I also wasn’t so impressed with the management of the air inside the cabin when the top is down. The soft roof is pretty good at insulating road noise when it’s in place, but when it comes down, things get drafty around the seats, even with the rear baffle in place. This isn’t a big deal unless it’s cold. It’s too bad Porsche doesn’t have the neck-warming heaters now available on convertible Mercedes and BMWs.
It's a Porsche, which means it’s in a league of its own. The Audi TT and Jaguar F-Type are probably the chief competition, but even so, the value of any Porsche is really gauged most correctly against other Porsches.
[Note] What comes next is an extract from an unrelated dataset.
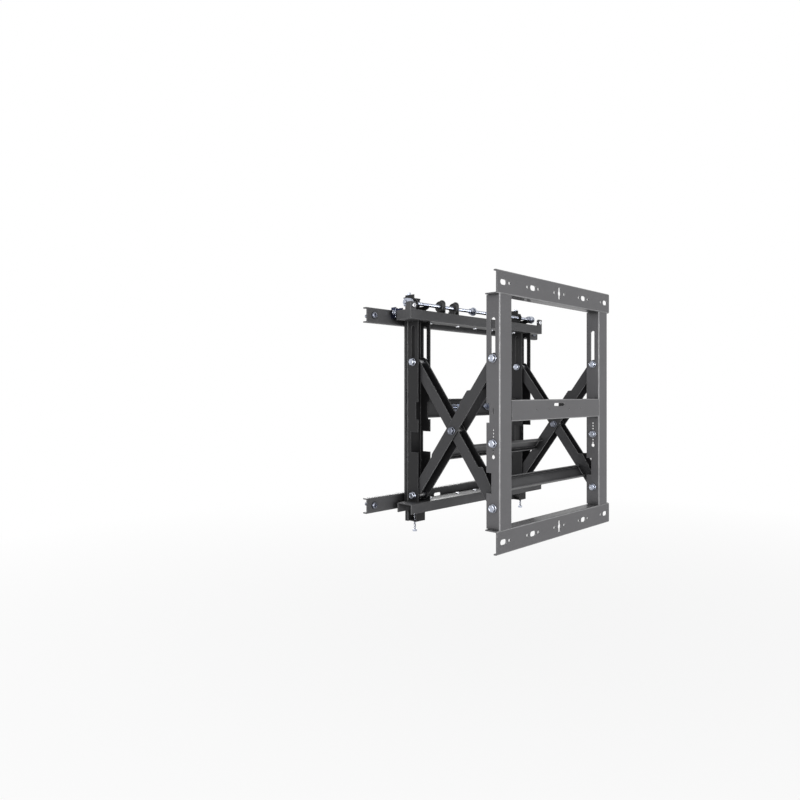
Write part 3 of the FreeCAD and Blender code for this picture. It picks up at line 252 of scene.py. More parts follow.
def noise(nodes, links, scale, detail=2.0):
    """Noise in the object's own space, with its scale in features per metre."""
    place = nodes.new("ShaderNodeTexCoord")
    grain = nodes.new("ShaderNodeTexNoise")
    grain.inputs["Scale"].default_value = scale
    grain.inputs["Detail"].default_value = detail
    links.new(place.outputs["Object"], grain.inputs["Vector"])
    return grain.outputs["Fac"]


def between(nodes, links, factor, low, high):
    """A number that follows the factor from low to high."""
    spread = nodes.new("ShaderNodeMapRange")
    spread.inputs["To Min"].default_value = low
    spread.inputs["To Max"].default_value = high
    links.new(factor, spread.inputs["Value"])
    return spread.outputs["Result"]


def blend_colours(nodes, links, factor, first, second):
    """A colour between two; either may be a fixed colour or another node's output."""
    mix = nodes.new("ShaderNodeMix")
    mix.data_type = "RGBA"
    links.new(factor, mix.inputs["Factor"])
    for socket, colour in ((mix.inputs["A"], first), (mix.inputs["B"], second)):
        if isinstance(colour, tuple):
            socket.default_value = (*colour, 1)
        else:
            links.new(colour, socket)
    return mix.outputs["Result"]


print("helpers ready: noise, between, blend_colours")

# %% Helpers that find edges and channels
EDGE_START, EDGE_FULL = 0.995, 0.86
DEEP, OPEN = 0.42, 0.88


def edge_factor(nodes, links, radius):
    """How much a point is on an edge, from 6 to 31 degrees of rounding, and the rounded direction there."""
    rounded = nodes.new("ShaderNodeBevel")
    rounded.samples = 4
    rounded.inputs["Radius"].default_value = radius
    true = nodes.new("ShaderNodeNewGeometry")
    match = nodes.new("ShaderNodeVectorMath")
    match.operation = "DOT_PRODUCT"
    links.new(rounded.outputs["Normal"], match.inputs[0])
    links.new(true.outputs["Normal"], match.inputs[1])
    edge = nodes.new("ShaderNodeMapRange")
    edge.inputs["From Min"].default_value = EDGE_START
    edge.inputs["From Max"].default_value = EDGE_FULL
    links.new(match.outputs["Value"], edge.inputs["Value"])
    return edge.outputs["Result"], rounded.outputs["Normal"]


def openness(nodes, links, reach):
    """1 on open faces, towards 0 deep in channels and corners within reach; the finishes paint shade with it.
    """
    around = nodes.new("ShaderNodeAmbientOcclusion")
    around.samples = 6
    around.inputs["Distance"].default_value = reach
    spread = nodes.new("ShaderNodeMapRange")
    spread.inputs["From Min"].default_value = DEEP
    spread.inputs["From Max"].default_value = OPEN
    links.new(around.outputs["AO"], spread.inputs["Value"])
    return spread.outputs["Result"]


print("helpers ready: edge_factor, openness")

# %% Helper that finds bends
FLAT, BENT = 0.985, 0.72


def bend_factor(nodes, links, slanted, shine):
    """Up to shine on the rounded bends of a sheet, 0 on its flat faces: where a painted highlight goes. A
    slanted sheet leans about X.
    """
    place = nodes.new("ShaderNodeTexCoord")
    squares = nodes.new("ShaderNodeVectorMath")
    squares.operation = "MULTIPLY"
    links.new(place.outputs["Normal"], squares.inputs[0])
    links.new(place.outputs["Normal"], squares.inputs[1])
    parts = nodes.new("ShaderNodeSeparateXYZ")
    links.new(squares.outputs["Vector"], parts.inputs[0])
    web = combine(nodes, links, "ADD" if slanted else "MAXIMUM", parts.outputs["Y"], parts.outputs["Z"])
    flat = combine(nodes, links, "MAXIMUM", parts.outputs["X"], web)
    spread = nodes.new("ShaderNodeMapRange")
    spread.inputs["From Min"].default_value = FLAT
    spread.inputs["From Max"].default_value = BENT
    spread.inputs["To Max"].default_value = shine
    links.new(flat, spread.inputs["Value"])
    return spread.outputs["Result"]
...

Nothing else offers quite the combination of allure, performance and reputation as Porsche, and drivers are prepared to pay for this. The company is exceedingly profitable.
A sports car is a far more emotional purchase than a sedan or an SUV. It’s much less practical, too. All of which means, if you have your heart set on a new Porsche, the only question for value is which model, and how to option it.
So now there’s a progression at Porsche that runs seamlessly through the Boxster lineup, each costly option making the car a little more sporty, until you’re poking against the price point of the even more powerful 911. It doesn’t stop there, either, but continues through the Carrera and Targa lines all the way to the quarter-million dollar Turbo S flagship.
So your only real option is to decide how much you want to spend on your new Porsche and stick closely to that budget. How much is enough? There’s always a bit more, but unless you want to compete in your car on the track, the base Boxster will deliver all the power, performance, handling and technology that most people will ever want. Do you really want to spend an extra $14,000 just for some extra heft?
After all, the regular Boxster took me around the roads of Portugal with confident style, its top down for the sun, and even all the way to a comfortable 240 km/h on a closed-off runway. It did everything I could want from a roadster, and it did so just a little more easily than the previous generation. There’s very little wrong with this new Boxster, and a lot that is right.